Rot-Grüner Koalitionsvertrag: Für Hamburg wäre mehr drin gewesen!
Den Entwurf eines rot-grünen Koalitionsvertrags für den Hamburger Senat in der 22. Legislaturperiode kommentiert der Vorsitzende des Industrieverband Hamburg, Matthias Boxberger, wie folgt:
"Der heute vorgestellte Koalitionsvertrag ist in einer schwierigen Zeit entstanden, was Respekt verdient. Aber aus Sicht der Industrie ist der Vertrag weder standortpolitisch ambitioniert noch im Ressortzuschnitt schlüssig. Hamburg hätte hier mehr verdient! Gerade mit Blick auf die wirtschaftlichen Folgen der Coronakrise. Entscheidende Herausforderungen werden im Koalitionsvertrag benannt. Aber der Vertrag beschäftigt sich zu sehr damit, wie wir in unserer Stadt leben wollen, und zu wenig damit, wie wir die wirtschaftliche Basis dafür verbessern. Die Hamburger Industrie hätte erwartet, dass Rot-Grün auch die Kraft gefunden hätte, eine klare Zielvorstellung für die wirtschaftliche Zukunft Hamburgs zu benennen, anstatt nur bereits bekannte Projekte erneut aufzulisten.
Ohne Antworten bleiben zentrale Fragen: Wie schaffen wir es, den Hafen wieder in die Offensive zu bringen? Wie setzt die Politik die OECD-Empfehlungen für eine bessere Zusammenarbeit im Norden konkret um? Wie wird in der Wissenschaft die Aufholjagd gegenüber den Südländern konkret aussehen? Schließlich: Warum werden entscheidende Infrastrukturprojekte für Hamburgs Zukunft, wie die Hafenpassage, von Teilen des Senats immer wieder in Frage gestellt? Vielmehr brauchen wir entschlossenes Handeln für die Umsetzung der Infrastruktur-Großprojekte!
Ich hoffe sehr, dass Zielkonflikte im Verwaltungshandeln der unterschiedlich geführten Behörden ausbleiben und insbesondere der Neuzuschnitt der Verkehrsbehörde nicht zu unnötigen Verzögerungen bei den wichtigen Verkehrsprojekten führt. Verkehrspolitik ist Wirtschaftspolitik! Deshalb fehlt uns das Verständnis dafür, dass das Thema Verkehr – kurz vor dem ITS-Weltkongress in Hamburg – in diesem Senat offensichtlich nicht mehr Ressort übergreifend bearbeitet wird.
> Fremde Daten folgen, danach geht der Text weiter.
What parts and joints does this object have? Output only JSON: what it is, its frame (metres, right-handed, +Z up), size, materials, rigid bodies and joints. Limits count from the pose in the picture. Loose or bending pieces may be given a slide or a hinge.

‚Die ganze Stadt im Blick‘ ist ein Versprechen, dem der Senat nun auch Taten folgen lassen muss. Ich begrüße das eindeutige Senats-Bekenntnis zum ‚Masterplan Industrie‘ und zum ‚Bündnis für die Industrie der Zukunft‘. Es ist notwendig, diese bereits beschlossenen Vereinbarungen nun noch stärker in der gemeinsamen Verantwortung umsetzten und mit Leben zu füllen. Jetzt kann es sich als Glücksfall erweisen, dass Senat und Industrie ihre Hausaufgaben bereits vor der aktuellen Krise gemacht haben.
Bereits in der New Economy Krise 2001 und der globalen Finanzkrise 2008 war es die Industrie, die einen entscheidenden Anteil daran hatte, dass Deutschland wieder auf den Wachstumspfad zurückgefunden hat. Und das ist auch unser Anspruch und unser Angebot für die Überwindung der Coronakrise."
Der IVH vertritt die Interessen der produzierenden Unternehmen und deren Partner in Hamburg, Deutschlands größter Industriestadt nach Bruttowertschöpfung. Der IVH hat 270 Mitglieder und ist die rechtlich selbständige Landesvertretung Hamburg des Bundesverbands der Deutschen Industrie e.V. (BDI).